Thursday, May 19, 2011

New "John Carter of Mars" Anthology to Be Released in 2012

It would not be an understatement to say that Edgar Rice Burroughs is the reason I read as voraciously as I do today. My introduction to SF/F were the Fairy Tales of Hans Christian Anderson. My first glimpse into modern Fantasy was Tolkien's Lord of the Rings. The author who came to define the genre for me was Michael Moorcock. But it was Edgar Rice Burroughs who showed me all that SF/F can be. His fiction had everything. If I wanted to read "lost worlds" fiction, Burroughs was there. Historical fiction that bordered on Fantasy? Burroughs was there. Wild visions of other worlds that combined soap operatic romance with pulse pounding action? Burroughs was there. Westerns? Cave men? Dinosaurs? Bizarre Aliens? Post Apocalyptic adventure?

Burrough's imagination has always seemed limitless to me. His writing style was workmanlike and efficient in delivering its tale, and finding poetic beauty in one of his tales isn't always an easy task, but the story telling and the ideas are truly remarkable. He arguably created the genre of Planetary Romance with his John Carter stories (though they become formulaic at times), a genre that Leigh Brackett then mastered, but Burroughs returned to the genre in his Venus adventures and did a little post-modern deconstruction of the genre.

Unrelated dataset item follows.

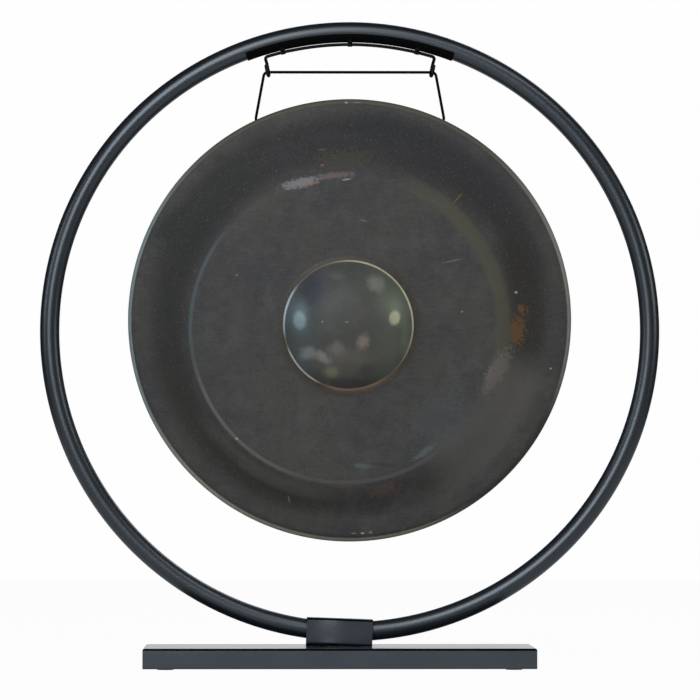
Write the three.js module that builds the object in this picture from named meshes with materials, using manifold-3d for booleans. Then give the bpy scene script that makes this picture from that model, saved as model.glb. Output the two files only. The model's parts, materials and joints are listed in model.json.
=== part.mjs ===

Burroughs showed me that written stories were the best tool to open up the imagination. He showed me in ways that a less prolific author, or a better writer, never could have. My mind filled in the details of the gaps in his writing, and it wondered what new genre Burroughs would be introducing me to in the next book I picked up.

What made Burroughs great, and why he inspired me to be a voracious reader, was that he wrote essentially every genre. My love for one author made me a lover of stories. Not a lover of stories of a particular genre, but of stories in the broader sense. It's the reason I'll read anything, and it's also the reason I'm able to talk with people about Gossip Girl, Hellcats, and uncountable Romantic Comedies. I love story, and I have Burroughs to thank for that.

I mention that Burroughs created my love of story because it was just announced that Simon and Schuster books will be releasing a new anthology of John Carter stories written by many of today's leading authors. The book is being edited by one of my favorite anthology editors, John Joseph Adams, and is scheduled to be released just before the new John Carter movie next year.

But it wasn't just the announcement that made me think about why I love Burroughs was the list of authors who will be contributing to the tome. If you were to ask me to create a list of authors "I would select" who would write in a publication featuring new tales of John Carter, it might look like the following:

1) Michael Moorcock
2) Lois McMaster Bujold
3) James Enge
4) Chris Roberson
5) Howard Andrew Jones
6) Ursula K. LeGuin
7) George R. R. Martin
8) Mike Resnick
9) C.J. Cherryh
10) Michael Chabon

Those would be the "big names" I would include off the top of my head. Some of these authors would be chosen for their own confessed love of Burroughs, and others to see what they would do with Burroughs' characters. I'm particularly interested in what Bujold would do.

Surprisingly, not one of those authors is listed as a writer in the upcoming publication. I actually find the lack of Moorcock and Roberson shocking...shocking I tell you.

Instead, this is the list of authors:

1) Joe R. Lansdale
2) Jonathan Maberry
3) David Barr Kirtley
4) Peter S. Beagle
5) Tobias S. Buckell
6) Robin Wasserman
7) Theodora Goss
8) Genevieve Valentine
9) L. E. Modesitt, Jr.
10) Garth Nix
11) Chris Claremont
12) S. M. Stirling
13) Catherynne M. Valente
14) Austin Grossman

There are many talented authors on the list, as well as a few I've never read. What sets this list apart from the list I wrote earlier, is that I wonder what exactly a John Carter story would look like from each of these authors. I have a good idea of what a Moorcock one would look like -- he did do his own Mars planetary romance series after all -- but I have no idea what Theodora Goss' version of planetary romance is. These authors come from across the speculative fiction spectrum. The list includes authors who write Young Adult Fiction, Horror, Short Fiction, Comic Books, "Literary" SF/F, and Classic Fantasy.

I excitedly await the volume and will be investigating the fiction of some of its authors -- the ones I haven't read yet -- to get a glimpse of what Adams has in store for us as Burroughs fans.